Relational databases offer a flexible way of storage, manipulation, and retrieval of data using a structured query language (SQL). SQL is easy to learn and very useful when dealing with medium-sized datasets. However, standard relational databases may not be well suited when dealing with several millions of observations or several gigabytes of data as they become unmanageable.

Nonrelational Databases

These databases are more appropriate for managing several gigabytes of data. Nonrelational databases, also called NoSQL databases, gives a means for storing and extracting data that is not modeled in tabular relations used in relational databases. Many firms find it necessary to develop systems that can process billions of transactions per day. Since the transactions are computer-mediated, the data is readily available. Some of the tools for manipulating big data based on nonrelational databases include the following:

Google File System or Hadoop File System

This is a system that supports large files. The files are too large to the extent that they must be distributed across hundreds or thousands of computers.


This is a data table built on the Google file system that supports sparse semistructured data and can stretch over many computers.


This is a system used to access and manipulate large data structures such as Bigtables. MapReduce allows a user to use multiple machines to access the required data or database. The user query is mapped to the machines and then applied in parallel to different fragments of the data. The partial calculations are then combined to create the required summary table.


This is a procedural domain-specific programming language used to create MapReduce jobs.


Go is a flexible open-source general-purpose computer language that enables an easier parallel data processing.

Dremel, BigQuery/Hive, Drill, Impala

This is a tool that lets data queries be written in a simplified form of the structured query language (SQL). Dremel makes it possible to run an SQL query on a petabyte of data (1,000 terabytes) in a few seconds.

Tools for Analyzing Big Data

After the big data is processed with the help of the manipulating tools, the outcome is usually a summarized table of data that is directly human-readable or can be loaded into an SQL database, a spreadsheet, or a statistical package. If the outcome is still inconveniently large, then it is more appropriate to select a subsample for statistical analysis.

There are four categories of data analysis in statistics and econometrics; they include the following:

  1. Prediction
  2. Summarization
  3. Estimation
  4. Hypothesis-testing

The tools for big data analysis are aimed at achieving one or more of the above-named categories. The following are some of the tools for analyzing big data.

Regression Analysis

Regression analysis is the most common tool used for summarization and is mostly preferred in economic applications. Elastic net regression is used for estimation. In order to formulate a statistical prediction, the main concern is understanding the conditional distribution of a variable y given other variables \(x=(x_1,…,x_p)\). The analyst will have observed values of y and x and is interested in computing a good prediction of y given new values of x.

Machine Learning

Machine learning is majorly concerned with prediction. It is used to develop high-performance computer systems to provide predictions in the presence of computational constraints. Consider the conditional distribution of a variable y given other variables \(x=(x_1,…,x_p)\). The x-variables are called predictors or features in machine learning. A function is generated to provide a “good” prediction of y as a function of x. Usually, “good” means it minimizes some loss function such as the sum of squared residuals, and so on. While most analysts would think of using a linear or logistic regression when solving a prediction problem, there are better choices, especially when a lot of data is available. These choices include nonlinear regression such as classification and regression trees (CART), random forests, and penalized regression such as LASSO.

Data Science

Data science is majorly concerned with prediction and summarization, but also with data manipulation, visualization, and other similar tasks.

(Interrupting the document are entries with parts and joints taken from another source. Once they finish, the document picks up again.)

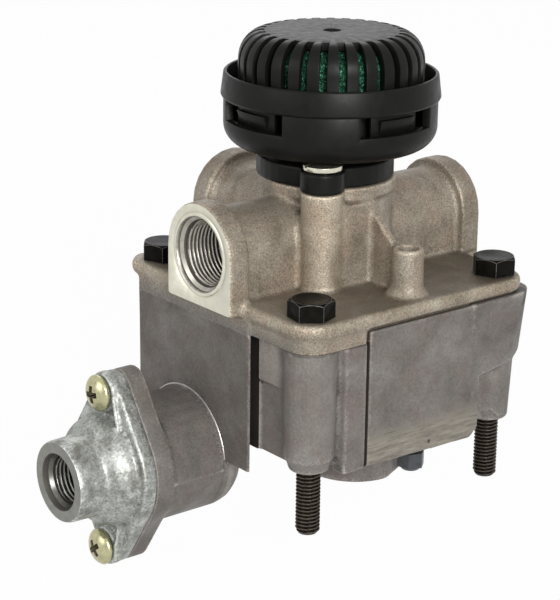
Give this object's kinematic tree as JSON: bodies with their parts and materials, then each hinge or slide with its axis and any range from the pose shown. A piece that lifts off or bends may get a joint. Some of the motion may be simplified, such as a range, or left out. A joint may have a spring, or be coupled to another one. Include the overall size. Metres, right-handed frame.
{
  "type": "relay valve",
  "caption": "Cast two-part air relay valve with threaded side ports, a bolted control-port adaptor, through bolts and a slotted black exhaust silencer on top.",
  "frame": {"origin": "where the valve's axis meets the flat end of the boss under the lower housing", "axes": "+Z along the valve's axis from the lower housing to the silencer, +X from the control side to the far delivery port, +Y to the supply port"},
  "size_m": [0.1513, 0.1021, 0.1701],
  "materials": {
    "cast_warm": "sand-cast, rough",
    "cast_dark": "die-cast, dull",
    "cast_pale": "die-cast, blasted",
    "machined": "machined",
    "steel_black": "black oxide",
    "zinc_yellow": "yellow zinc plate",
    "zinc_white": "white zinc plate",
    "spring_steel": "bright wire",
    "plug_dark": "dark plated",
    "plastic_black": "moulded, matt",
    "rubber_black": "smooth",
    "knit_green": "knitted wire and thread"
  },
  "bodies": {
    "housing": {"upper_housing": "cast_warm", "lower_housing": "cast_dark", "control_adaptor": "cast_pale", "adaptor_seal": "rubber_black", "adaptor_screw_upper": "zinc_yellow", "adaptor_screw_lower": "zinc_yellow", "bolt_front": "steel_black", "bolt_right": "steel_black", "bolt_rear": "steel_black", "bolt_left": "steel_black", "passage_plug": "plug_dark", "housing_seal": "rubber_black", "valve_spring": "spring_steel", "valve_guide": "plastic_black", "guide_seal": "rubber_black", "retaining_ring": "spring_steel", "silencer_base": "plastic_black", "silencer_bowl": "plastic_black", "silencer_cover": "plastic_black", "silencer_filter": "knit_green", "silencer_screw_front": "zinc_white", "silencer_screw_rear": "zinc_white"},
    "piston": {"relay_piston": "machined", "piston_seal": "rubber_black"},
    "valve": {"valve_tube": "machined", "valve_facing": "rubber_black"}
  },
  "joints": [
    {"name": "piston_slide", "type": "slide", "parent": "housing", "child": "piston", "axis": [0, 0, 1], "range_m": [0, 0.005]},
    {"name": "valve_slide", "type": "slide", "parent": "housing", "child": "valve", "axis": [0, 0, 1], "range_m": [0, 0.003], "stiffness_N_per_m": 3000, "springref_m": -0.006, "deforming": ["valve_spring"]}
  ],
  "couplings": [
    {"joint": "valve_slide", "follows": "piston_slide", "ratio": 0.6}
  ]
}
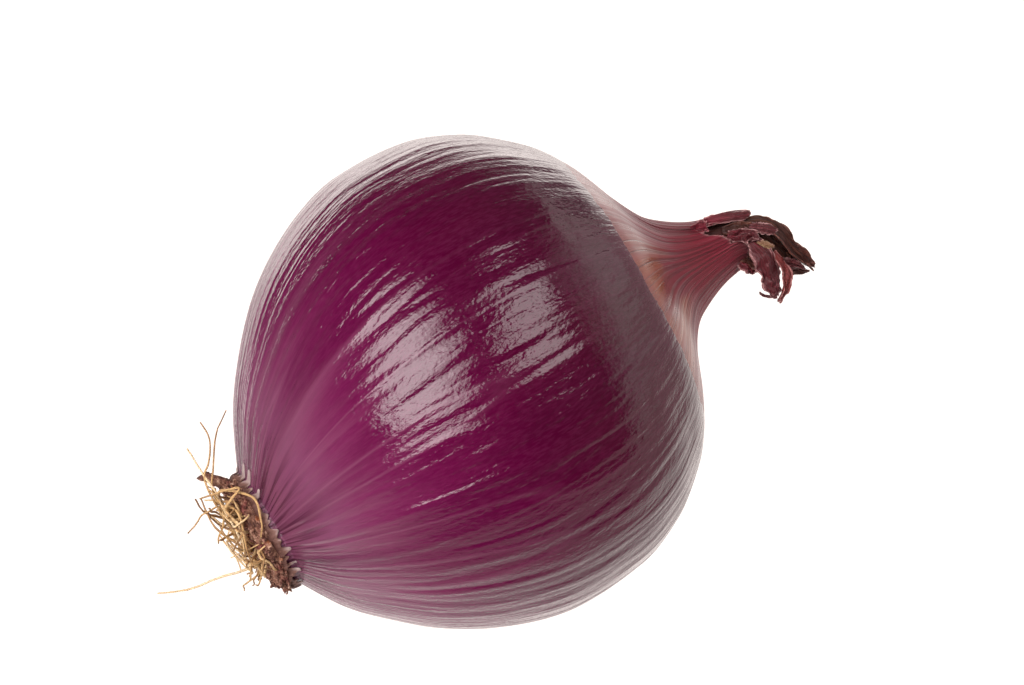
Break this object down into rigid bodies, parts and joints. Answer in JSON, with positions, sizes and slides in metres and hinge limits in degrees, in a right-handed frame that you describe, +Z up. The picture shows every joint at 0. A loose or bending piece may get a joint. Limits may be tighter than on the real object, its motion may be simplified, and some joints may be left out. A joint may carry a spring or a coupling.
{
  "type": "red onion",
  "caption": "Whole red onion lying on its side: glossy purple bulb, torn papery skin cap round a bent dry neck, corky root plate and dry curling roots.",
  "frame": {"origin": "on the surface the onion lies on, below the middle of its bounding box, which is within the flat spot it rests on", "axes": "+X along the onion's axis from the roots to the neck, +Z up, so the neck's bend and the torn flaps point to -Y and up"},
  "size_m": [0.1196, 0.0798, 0.0797],
  "materials": {
    "bulb_skin": "glossy red onion skin, dark purple to pink, with fine lengthwise veins",
    "papery_skin": "thin dry papery skin, satin, crimson to brown with lengthwise pleats",
    "dry_leaf": "dried brown leaf, matte, pleated lengthwise",
    "pale_torn_skin": "pale dry torn skin, matte",
    "corky_plate": "brown crumbly cork, matte",
    "dry_root": "dry straw-coloured root fibre, matte"
  },
  "bodies": {
    "root": {"bulb": "bulb_skin", "papery_cap": "papery_skin", "dry_leaves": "dry_leaf", "skin_collar": "pale_torn_skin", "root_plate": "corky_plate", "roots": "dry_root"}
  },
  "joints": []
}
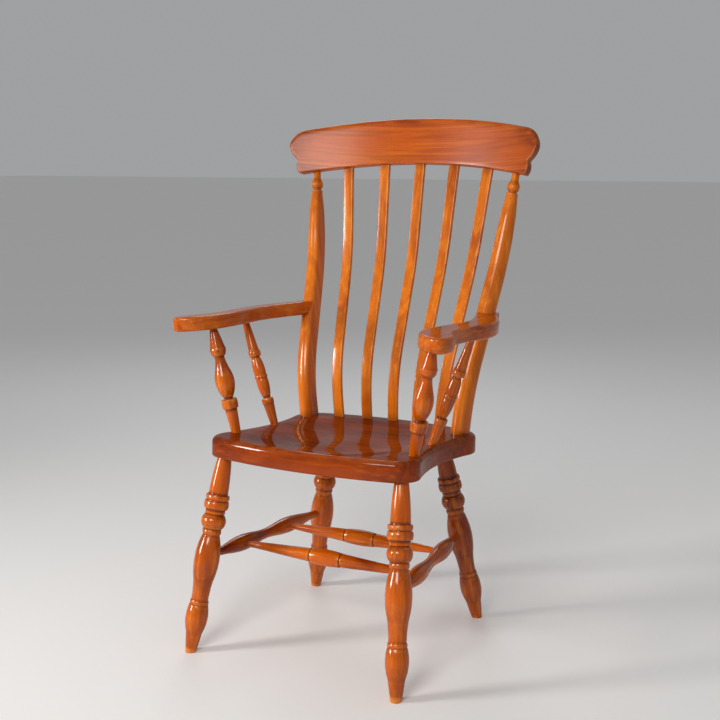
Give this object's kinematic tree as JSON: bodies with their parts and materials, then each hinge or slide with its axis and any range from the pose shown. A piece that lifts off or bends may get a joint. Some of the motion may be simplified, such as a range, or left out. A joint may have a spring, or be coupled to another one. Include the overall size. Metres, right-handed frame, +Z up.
{
  "type": "chair",
  "caption": "Wooden armchair with a bent lath back, bowed crest rail, paddle arms, turned legs and turned stretchers.",
  "frame": {"origin": "floor level, under the middle of the chair's plan box", "axes": "+X towards the sitter's left, +Y to the back, +Z up; the chair faces -Y"},
  "size_m": [0.6453, 0.6534, 1.1435],
  "materials": {
    "stained_beech": "gloss lacquer over red-brown stain",
    "stained_seat": "gloss lacquer over dark red-brown stain",
    "screw_steel": "plain steel screw"
  },
  "bodies": {
    "root": {"seat": "stained_seat", "crest_rail": "stained_beech", "lath_1": "stained_beech", "lath_2": "stained_beech", "lath_3": "stained_beech", "lath_4": "stained_beech", "lath_5": "stained_beech", "back_post_left": "stained_beech", "back_post_right": "stained_beech", "arm_left": "stained_beech", "arm_right": "stained_beech", "front_arm_support_left": "stained_beech", "front_arm_support_right": "stained_beech", "rear_arm_support_left": "stained_beech", "rear_arm_support_right": "stained_beech", "front_leg_left": "stained_beech", "front_leg_right": "stained_beech", "rear_leg_left": "stained_beech", "rear_leg_right": "stained_beech", "side_stretcher_left": "stained_beech", "side_stretcher_right": "stained_beech", "cross_stretcher_front": "stained_beech", "cross_stretcher_rear": "stained_beech", "arm_screw_left": "screw_steel", "arm_screw_right": "screw_steel", "arm_screw_plug_left": "stained_beech", "arm_screw_plug_right": "stained_beech"}
  },
  "joints": []
}
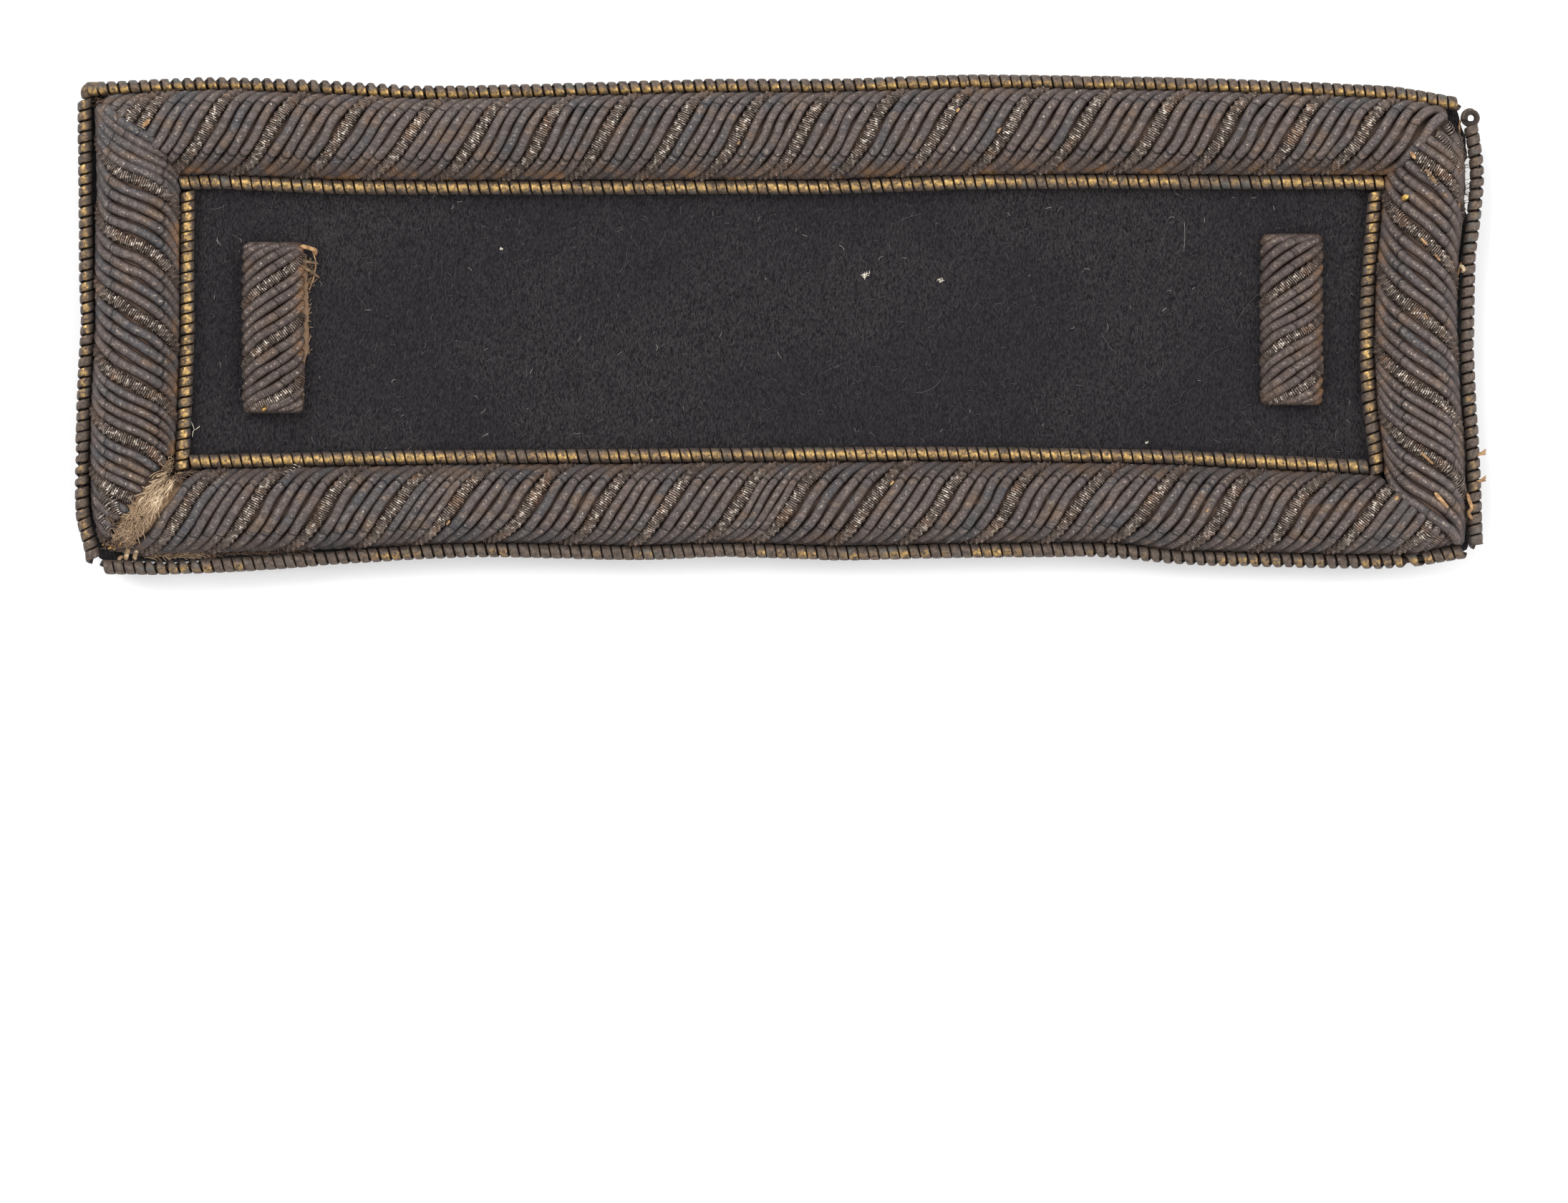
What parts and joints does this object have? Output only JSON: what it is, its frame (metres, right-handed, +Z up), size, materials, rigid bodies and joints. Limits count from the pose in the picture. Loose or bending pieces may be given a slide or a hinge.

Collaborations Between Econometrics and Machine Learning

Econometrics’ major objective is to find the causal relationship of data while machine learning’s aims at achieving a predictive accuracy. Econometrics and machine learning, thus, differ in focus, purpose, and techniques. Nonetheless, both the techniques perform well in their separate orbits. However, due to the increase in big data and the demand for solving complex problems, there are emerging trends of integrating econometrics and machine learning. The following are some of the areas where there exist opportunities for productive collaboration between econometrics and machine learning.

Causal Inference

This is the most important area for collaboration between econometrics and machine learning. Econometricians have developed various tools for causal inference. These tools include instrumental variables, difference-in-differences, regression discontinuity, and various forms of natural and designed experiments. Although most of machine learning work mostly deals with pure prediction, theoretical computer scientists have made various contributions to causal modeling. However, these theoretical advances have not yet been incorporated into machine learning practice to a significant level.

Time Series Models

Machine learning techniques mostly use cross-sectional data, which is assumed to be independent and identically distributed. However, bayesian structural time series (BSTS) models indicate that some of these techniques can be applied for time series models. Additionally, machine learning techniques may also be used to look at panel data.

Practice Question

Which of the following is a tool for analyzing big data?

A. Regression analysis

B. Data processing

C. Summarization

D. All of the above

The correct answer is: A).

Regression analysis is the most commonly used tool for summarizing big data and is mostly preferred in economic applications. It can also be used for estimation as well as hypothesis testing.

B is incorrect: Data processing involves the manipulation of raw data to a more useful form for analysis, a process that occurs before analysis.

C is incorrect: Summarization is one of the four categories of data analysis; data analysis tools aim at achieving these categories.